After the horrific actions committed against Dinah and then by her brothers at Shechem, God knows he’s going to have to get Jacob out of this place, so chapter thirty-five begins with a word from the Lord to Jacob. He basically tells him to get on over to the place he’d told him to go to in the beginning—Bethel.
Though it will not be the end of his hardship, this chapter brings some spiritual renewal into the life of Jacob and his family.
Spiritual renewal starts with spiritual cleansing.
So Jacob said to his household and to all who were with him, “Put away the foreign gods that are among you and purify yourselves and change your garments. Then let us arise and go up to Bethel, so that I may make there an altar to the God who answers me in the day of my distress and has been with me wherever I have gone.” So they gave to Jacob all the foreign gods that they had, and the rings that were in their ears. Jacob hid them under the terebinth tree that was near Shechem. And as they journeyed, a terror from God fell upon the cities that were around them, so that they did not pursue the sons of Jacob.
Genesis 35:2-5 ESV
The land he’d bought in Shechem was abandoned as Jacob would recognize the precarious position he was now in with the people of the land as well as his disobedience to the Lord. Bethel was the place of encounter for Jacob, and his heart was burdened with the fact that he knew he and his family were in no position to return to this “holy ground” in their current state. The cause? Foreign gods.

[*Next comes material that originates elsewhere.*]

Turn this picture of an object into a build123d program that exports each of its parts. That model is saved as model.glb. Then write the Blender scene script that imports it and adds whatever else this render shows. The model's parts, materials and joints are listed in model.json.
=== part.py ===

Jacob, in his lax leadership as head of his family, had allowed family members and servants to pick up and bring with them foreign gods or idols. It started, if you remember, with Rachel, who had taken the household idols of her father upon their escape from Haran. Jacob was probably not aware of what she’d done, but it obviously opened the door to others feeling free to do the same. Jacob said he followed the God of Abraham and Issac, but he wasn’t teaching his family to do so.

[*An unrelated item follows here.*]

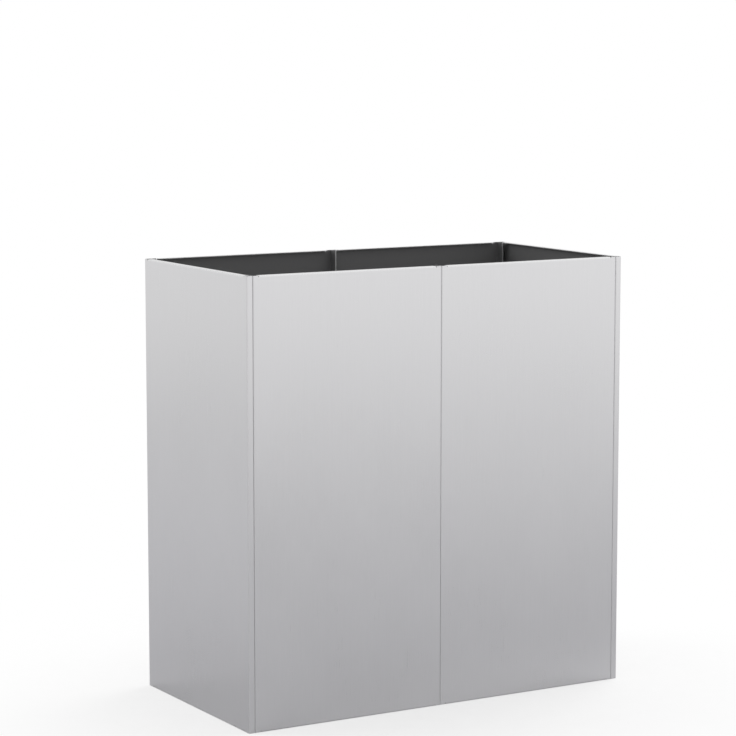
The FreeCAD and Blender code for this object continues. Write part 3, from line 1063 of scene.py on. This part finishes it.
# %% Set fasteners in place
def fastener_piece(name, shape, starts, head_way, node):
    """Copies of one turned shape along X, each given its own small turn about its axis.

    The shape's own axis z becomes head_way * X, so a point (x, y, z) goes to
    start + (head_way z, y, -head_way x) after it has turned by its own angle.
    """
    points, faces = shape
    turn = (0.61803 * np.arange(len(starts)) + 0.37 * len(node)) * math.pi
    cos, sin = np.cos(turn)[:, None], np.sin(turn)[:, None]
    x = points[:, 0] * cos - points[:, 1] * sin
    y = points[:, 0] * sin + points[:, 1] * cos
    z = points[:, 2] + 0 * x
    placed = np.stack([head_way * z, y, -head_way * x], -1) + starts[:, None, :]
    shift = (np.arange(len(starts)) * len(points))[:, None, None]
    piece = mesh_piece(name, placed.reshape(-1, 3), (faces + shift).reshape(-1, 3),
                       smooth_below=40.0)
    seat(piece, zinc, "bolt_steel", node)


seam_reach = 0.0009  # from the middle of a seam to the far face of one sheet


def fastener_pieces(node, where, points, extras, head_way):
    """The bolts, washers and nuts of one joint; extras thicken the stack on the nuts' side."""
    ahead = np.array([head_way, 0.0, 0.0])
    seats = points + ahead * seam_reach
    heads = seats + ahead * washer_thickness
    nut_faces = points - ahead * (seam_reach + nut_height + extras[:, None])
    fastener_piece(where + "_threaded_bolts", bolt_shape, heads, head_way, node + "_bolts")
    fastener_piece(where + "_flat_washers", washer_shape, seats, head_way, node + "_washers")
    fastener_piece(where + "_hexagon_nuts", nut_shape, nut_faces, head_way, node + "_nuts")


print("fastener placing ready")

# %% All the joints
corner_seam = 2 * half_pitch
tie_play = 0.0001
for face, side in (("front", -1), ("back", 1)):
    for name, x, head_way in (("left", -corner_seam, 1), ("middle", 0.0, -1),
                              ("right", corner_seam, -1)):
        seam_points = np.stack([np.full(4, x), np.full(4, side * bolt_line), bolt_heights], 1)
        at_tie = (bolt_heights == tie_level) & (name == "middle")
        tie_extra = np.where(at_tie, tie_play + tie_thickness, 0.0)
        fastener_pieces(f"{face}_{name}_seam", f"{face}_{name}", seam_points, tie_extra, head_way)
rib_points = np.stack([np.zeros(3), rib_bolt_y, np.full(3, base_level + rib_bolt_rise)], 1)
fastener_pieces("base_rib", "rib", rib_points, np.zeros(3), -1)
print("pieces:", len(made), "with", sum(len(p.data.polygons) for p in made), "faces")

# %% [markdown]
# ## Check the size and finish
# ## View settings
# The dressed planter has to fill the same box as the CAD model.

# %% View settings
bpy.context.scene.view_settings.view_transform = "Standard"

Before they could even begin to pack, they needed to clean house of the idols that took their allegiance from the one true God. They needed to purify themselves and change their clothes. This is the outward sign of the inner change of heart required to face God. Later, Joel would reveal the importance of the inward over the outward purification of God’s people:
“Yet even now,” declares the Lord, “return to me with all your heart, with fasting, with weeping, and with mourning; and rend your hearts and not your garments.” Return to the Lord your God, for he is gracious and merciful, slow to anger, and abounding in steadfast love; and he relents over disaster. Who knows whether he will not turn and relent, and leave a blessing behind him, a grain offering and a drink offering for the Lord your God?
Joel 2:12-14
God protects and blesses those who yield to him.
The last of our verses for today reveals one result of this purification and return to God: The cities of the land did not pursue the sons of Jacob. Why? Because a “terror from God” fell on them. The Lord knew there needed to be no hindrance for Jacob to get back to the place of his choosing. He was not done with him yet, despite his faults, and so he put the literal “fear of the Lord” in the people who might want to do them harm.

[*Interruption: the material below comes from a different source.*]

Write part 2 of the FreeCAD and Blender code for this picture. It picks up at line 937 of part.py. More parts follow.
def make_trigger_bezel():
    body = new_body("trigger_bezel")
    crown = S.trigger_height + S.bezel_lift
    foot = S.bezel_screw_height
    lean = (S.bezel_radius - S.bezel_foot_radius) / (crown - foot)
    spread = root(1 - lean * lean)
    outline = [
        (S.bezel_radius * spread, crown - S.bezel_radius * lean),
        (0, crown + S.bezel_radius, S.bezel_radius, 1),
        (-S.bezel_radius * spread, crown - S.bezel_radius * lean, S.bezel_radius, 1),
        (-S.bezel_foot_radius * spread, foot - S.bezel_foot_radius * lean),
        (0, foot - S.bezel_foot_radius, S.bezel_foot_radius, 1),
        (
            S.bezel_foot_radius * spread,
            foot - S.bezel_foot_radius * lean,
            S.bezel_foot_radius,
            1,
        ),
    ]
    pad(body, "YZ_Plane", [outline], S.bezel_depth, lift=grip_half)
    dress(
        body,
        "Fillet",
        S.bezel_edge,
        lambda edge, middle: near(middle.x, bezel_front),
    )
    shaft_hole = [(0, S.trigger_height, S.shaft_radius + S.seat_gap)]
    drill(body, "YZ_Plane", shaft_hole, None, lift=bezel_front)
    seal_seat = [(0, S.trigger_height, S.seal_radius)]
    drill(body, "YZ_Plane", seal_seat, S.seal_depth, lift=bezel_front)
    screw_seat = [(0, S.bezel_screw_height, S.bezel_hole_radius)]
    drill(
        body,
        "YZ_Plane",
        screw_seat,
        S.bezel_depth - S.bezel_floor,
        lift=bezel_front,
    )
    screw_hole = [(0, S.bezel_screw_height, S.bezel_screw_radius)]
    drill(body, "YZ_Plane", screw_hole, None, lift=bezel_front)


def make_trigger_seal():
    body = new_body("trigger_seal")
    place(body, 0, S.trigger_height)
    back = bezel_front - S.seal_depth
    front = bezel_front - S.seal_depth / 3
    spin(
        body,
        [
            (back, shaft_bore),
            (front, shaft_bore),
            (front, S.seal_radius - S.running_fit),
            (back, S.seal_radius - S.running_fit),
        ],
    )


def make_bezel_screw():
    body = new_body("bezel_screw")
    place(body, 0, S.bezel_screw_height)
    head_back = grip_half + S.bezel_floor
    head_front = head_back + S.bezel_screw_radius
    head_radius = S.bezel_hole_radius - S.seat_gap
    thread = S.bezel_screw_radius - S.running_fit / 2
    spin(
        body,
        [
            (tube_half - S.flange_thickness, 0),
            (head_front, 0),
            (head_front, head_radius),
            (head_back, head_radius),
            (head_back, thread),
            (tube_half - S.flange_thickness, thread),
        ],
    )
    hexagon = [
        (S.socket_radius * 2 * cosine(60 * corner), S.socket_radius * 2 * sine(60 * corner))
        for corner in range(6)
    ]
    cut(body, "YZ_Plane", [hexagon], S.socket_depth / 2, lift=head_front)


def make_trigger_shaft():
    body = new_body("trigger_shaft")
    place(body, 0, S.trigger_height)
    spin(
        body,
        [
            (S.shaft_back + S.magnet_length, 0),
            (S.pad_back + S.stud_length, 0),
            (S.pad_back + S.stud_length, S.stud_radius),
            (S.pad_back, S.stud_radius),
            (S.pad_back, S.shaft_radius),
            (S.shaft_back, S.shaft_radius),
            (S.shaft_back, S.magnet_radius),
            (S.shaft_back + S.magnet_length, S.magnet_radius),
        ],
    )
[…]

Back at Bethel, Jacob builds an altar, which is the last altar we will see in the book of Genesis. There won’t be another for over four hundred years when Moses builds an altar upon their escape from Pharaoh in the desert (Exodus 17:15). Once he presents his offering to God, the Lord speaks to him, renewing the covenant and reminding him of his new name—Israel.
The relationship restored, God provides one more son to Jacob, fulfilling Rachel’s heart’s desire. Benjamin arrives, but at a cost—the death of Jacob’s favored wife, Rachel. She is buried at Bethlehem, a sign of a future son to come.
Father and son reunited.
Though this chapter contains further family dysfunction and sin (Ruben has sex with Bilhah, his father’s concubine), Jacob eventually arrives back at Mamre, where his father Isaac lived. After so many years of separation, the son of blessing reunites with the son of the covenant. A generation comes full circle, and God’s covenant is passed on through Jacob.
We noted in chapter thirty-three that God’s name was not mentioned once. In this chapter, however, it’s mentioned over ten times. God has not abandoned the chosen family, messy as they are, but instead, increased their number and made a way for them to live peacefully for a time in the land of promise. Their problems will prove to be more internal than external, which is many times the case with those who claim to be followers of the One True God. We are the source of our own troubles more often than not.
If anything, this chapter is a good reminder that we need to sometimes clean house, making sure our hearts and minds and homes reveal a true allegiance to the God we claim to serve. When we do, God renews his promises and leads us forward in blessing.